Bug #1991650 reported by Simon Chopin
14
This bug affects 1 person
Affects Status Importance Assigned to Milestone
libssh2 (Ubuntu)
Fix Released
High
Unassigned

Bug Description

[Availability]
The package libssh2 is already in Ubuntu universe (and even was in main for a time).
It builds on the architectures it is designed to work on:
i386 amd64 armhf arm64 s390x ppc64el riscv64
Link to package: https://launchpad.net/ubuntu/+source/libssh2

[Rationale]

The package libssh2 is required in Ubuntu main as a dependency of src:cargo,
which will be the object of its own MIR.

It should NOT be promoted to main until the cargo MIR is accepted.
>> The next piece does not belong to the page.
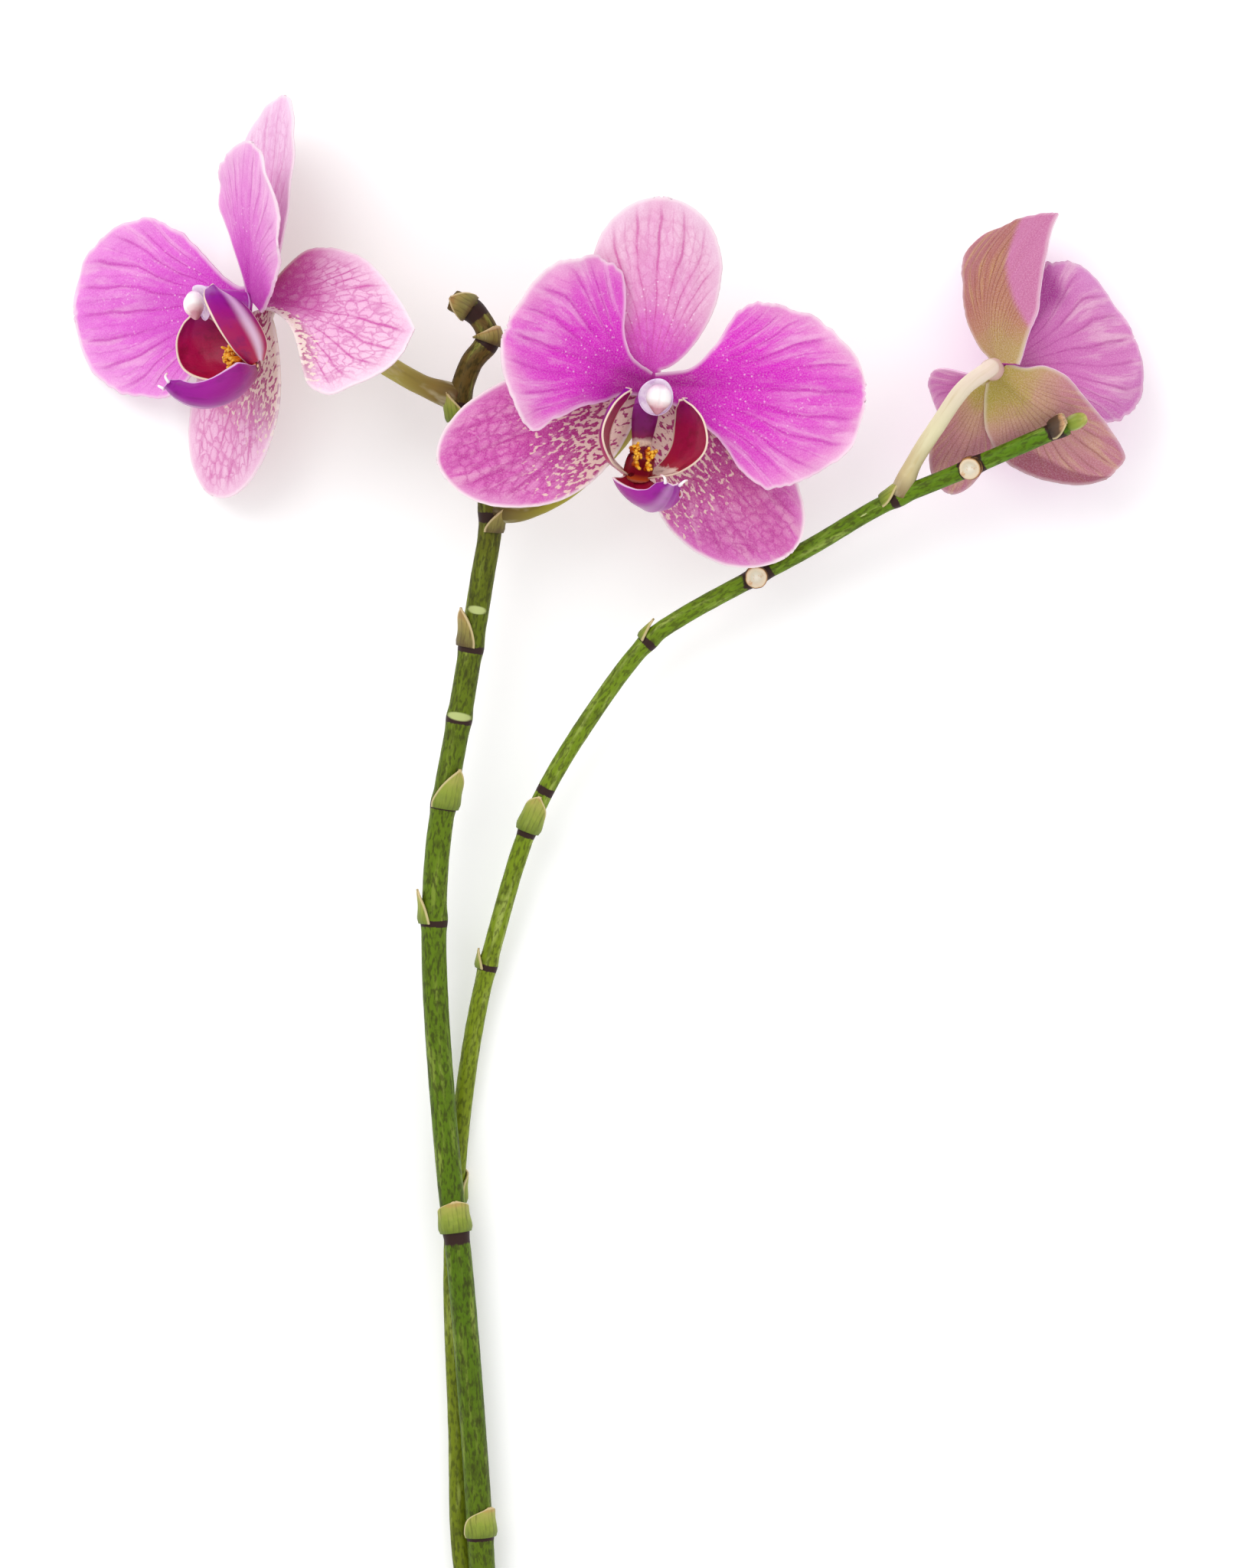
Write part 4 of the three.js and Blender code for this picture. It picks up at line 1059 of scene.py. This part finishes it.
on_side("right_stalk_bract", "stalk", 4, 6, -60, 75, flare=0.8)
on_side("side_dry_bract", "end", 2.5, 6, -30, 75, flare=1.2, material=dry_bract)

# Stubs: two flower stalks were cut off the side stem. Each left a short plug with a dark collar and
# a pale, dry, slightly hollow end.
stub_radius, stub_height, stub_hollow = 2.75, 2.6, 0.55


def stub_skin():
    """Healed cut: dry, pale tissue in the middle, orange-brown cracks and a dark collar."""
    material, surface = new_material("healed cut, pale", 0.7, 0.25)
    flat, mark = marks(material)
    along = parts(material, mark)[0]
    cloud = clouds(material, flat, 0.5, 5.0, 0.65)
    place = shifted(material, along, cloud, 0.14)
    shade = ramp(material, [
        (0, "35241a"), (0.42, "4a3320"), (0.5, "c08a50"), (0.58, "e0cdb0"), (0.8, "d6cdb8"),
        (1, "e8e0d0")], place)
    shade = over(material, shade, "c68a4e", ease(material, cloud, 0.52, 0.62, 0, 0.6))
    return coat(material, surface, shade, cloud, 0.6, 0.3)


healed_cut = stub_skin()


def stub(name, at, facing):
    centre, along, across, up = side_line.frame(at)
    turn = math.radians(facing)
    out = up * math.cos(turn) + across * math.sin(turn)
    third = out.cross(along)
    foot = centre + out * (side_girth(at) - 0.4)
    profile = Line([(stub_radius, 0, -0.7), (stub_radius, 0, 0.6), (2.6, 0, 1.6), (2.35, 0, 2.45),
                    (1.9, 0, stub_height), (1.2, 0, 2.2), (0, 0, stub_height - stub_hollow)])

    def surface(u, v):
        angle = math.pi * v
        r, _, h = profile.at(profile.length * u)
        r *= 1 + 0.06 * noise.noise(Vector((math.cos(angle) * 2, math.sin(angle) * 2, at)))
        h += 0.15 * noise.noise(Vector((r * math.cos(angle), r * math.sin(angle), at)))
        if u == 1:
            r = 0
        place = foot + along * math.cos(angle) * r + third * math.sin(angle) * r + out * h
        return place, (r * math.cos(angle), r * math.sin(angle), h), (u, v, 0)
    bm = grow(30, 40, surface, closed=True)
    rim = [edge for edge in bm.edges if edge.is_boundary]
    bmesh.ops.holes_fill(bm, edges=rim, sides=0)
    bmesh.ops.recalc_face_normals(bm, faces=bm.faces)
    finish_piece(name + "_plug", bm, [healed_cut], "scar", name)


stub("side_low_stub", side_nodes["low stub"], 5)
stub("side_high_stub", side_nodes["high stub"], 5)

# Bud: the last, undeveloped bud at the end of the side stem, small, green and yellow at its point.
bud_radius, bud_length = 1.9, 5.8
bud_line = side_line.frame(side_line.length)
bud_green = stalk_skin("bud, green", [(0, "5c6c20"), (0.5, "8c9c3a"), (1, "bbb15c")], "6a7a24")
bud_start = bud_line[0] - bud_line[1] * 1.3


def bud_surface(u, v):
    distance = bud_length * (1 - math.cos(math.pi * u)) / 2
    angle = math.pi * v
    _, along, across, up = bud_line
    radius = bud_radius * math.sin(math.pi * u) ** 0.8 if 0 < u < 1 else 0
    radius *= 1 + 0.05 * math.cos(3 * angle) * u
    out = up * math.cos(angle) + across * math.sin(angle)
    place = bud_start + along * distance + out * radius
    return place, (radius * math.cos(angle), radius * math.sin(angle), distance), (u, v, 0)


finish_piece("side_tip_bud_skin", grow(32, 28, bud_surface, closed=True), [bud_green], "bud",
             "side_tip_bud")

# Floor and light: a plain pale floor under one broad soft light from the upper left and an even
# pale sky, as on a light table.
bpy.ops.mesh.primitive_plane_add(size=6)
floor = bpy.context.object
floor.name = "floor"
floor_paint, floor_surface = new_material("floor, matt white", 0.9, 0.1)
floor_surface.inputs["Base Color"].default_value = colour("f8f8f8")
floor_surface.inputs["Emission Color"].default_value = (1, 1, 1, 1)
floor_surface.inputs["Emission Strength"].default_value = 0.16
floor.data.materials.append(floor_paint)
world = bpy.data.worlds.new("pale sky")
world.use_nodes = True
world.node_tree.nodes["Background"].inputs["Color"].default_value = (1, 1, 1, 1)
world.node_tree.nodes["Background"].inputs["Strength"].default_value = 0.84
bpy.context.scene.world = world
for name, place, size, energy in [
    ("key light", Vector((-0.7, 0.9, 1.5)), 1.2, 12),
    ("fill light", Vector((0.9, -0.5, 1.2)), 1.4, 3),
]:
    lamp_data = bpy.data.lights.new(name, "AREA")
    lamp_data.size = size
    lamp_data.energy = energy
    lamp = bpy.data.objects.new(name, lamp_data)
    lamp.location = place
    lamp.rotation_euler = (Vector((0, 0.05, 0)) - place).to_track_quat("-Z", "Y").to_euler()
    bpy.context.scene.collection.objects.link(lamp)
bpy.context.scene.view_settings.view_transform = "Standard"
It would be great and useful to community/processes to have the
package libssh2 in Ubuntu main, but there is no definitive deadline.

[Security]
libssh2 had 13 known security issues in the past:
- https://cve.mitre.org/cgi-bin/cvename.cgi?name=CVE-2015-1782 lack of validation of network-supplied LENGTH, causing read past the packet buffer. Fixed in 1.5.0, see https://www.libssh2.org/adv_20150311.html for their advisory.
- https://cve.mitre.org/cgi-bin/cvename.cgi?name=CVE-2016-0787 "bits/bytes confusion bug", weaker crypto (MitM risks). Fixed in 1.7.0, see https://www.libssh2.org/adv_20160223.html
- https://cve.mitre.org/cgi-bin/cvename.cgi?name=CVE-2019-3855 Remote execution due to integer overflow leading to out-of-bounds write flaw. Fixed in 1.8.1, see https://www.libssh2.org/CVE-2019-3855.html
- https://cve.mitre.org/cgi-bin/cvename.cgi?name=CVE-2019-3856 Remote execution due to integer overflow leading to out-of-bounds write flaw. Fixed in 1.8.1, see https://www.libssh2.org/CVE-2019-3856.html
- https://cve.mitre.org/cgi-bin/cvename.cgi?name=CVE-2019-3857 Remote execution due to integer overflow leading to out-of-bounds write flaw. Fixed in 1.8.1, see https://www.libssh2.org/CVE-2019-3857.html
- https://cve.mitre.org/cgi-bin/cvename.cgi?name=CVE-2019-3858 DoS, memory read due to out-of-bound read. Fixed in 1.8.1, see https://www.libssh2.org/CVE-2019-3858.html
- https://cve.mitre.org/cgi-bin/cvename.cgi?name=CVE-2019-3859 DoS, memory read due to out-of-bound read. Fixed in 1.8.1, see https://www.libssh2.org/CVE-2019-3859.html
- https://cve.mitre.org/cgi-bin/cvename.cgi?name=CVE-2019-3860 DoS, memory read due to out-of-bound read. Fixed in 1.8.1, see https://www.libssh2.org/CVE-2019-3860.html
- https://cve.mitre.org/cgi-bin/cvename.cgi?name=CVE-2019-3861 DoS, memory read due to out-of-bound read. Fixed in 1.8.1, see https://www.libssh2.org/CVE-2019-3861.html
- https://cve.mitre.org/cgi-bin/cvename.cgi?name=CVE-2019-3862 DoS, memory read due to out-of-bound read. Fixed in 1.8.1, see https://www.libssh2.org/CVE-2019-3862.html
- https://cve.mitre.org/cgi-bin/cvename.cgi?name=CVE-2019-3863 Remote execution due to integer overflow leading to out-of-bounds write flaw. Fixed in 1.8.1, see https://www.libssh2.org/CVE-2019-3863.html
- https://cve.mitre.org/cgi-bin/cvename.cgi?name=CVE-2019-13115 In libssh2 before 1.9.0, kex_method_diffie_hellman_group_exchange_sha256_key_exchange in kex.c has an integer overflow that could lead to an out-of-bounds read in the way packets are read from the server. A remote attacker who compromises a SSH server may be able to disclose sensitive information or cause a denial of service condition on the client system when a user connects to the server. This is related to an _libssh2_check_length mistake, and is different from the various issues fixed in 1.8.1, such as CVE-2019-3855.
- https://cve.mitre.org/cgi-bin/cvename.cgi?name=CVE-2019-13115 DoS, memory read due to out-of-bound read. Fixed in 1.9.0, no advisory has been published in the libssh2 website.
- https://cve.mitre.org/cgi-bin/cvename.cgi?name=CVE-2019-17498 DoS, memory read due to integer overflow leading to out-of-bound read. Fixed in 1.10.0, but no advisory has been published on the libssh2 website.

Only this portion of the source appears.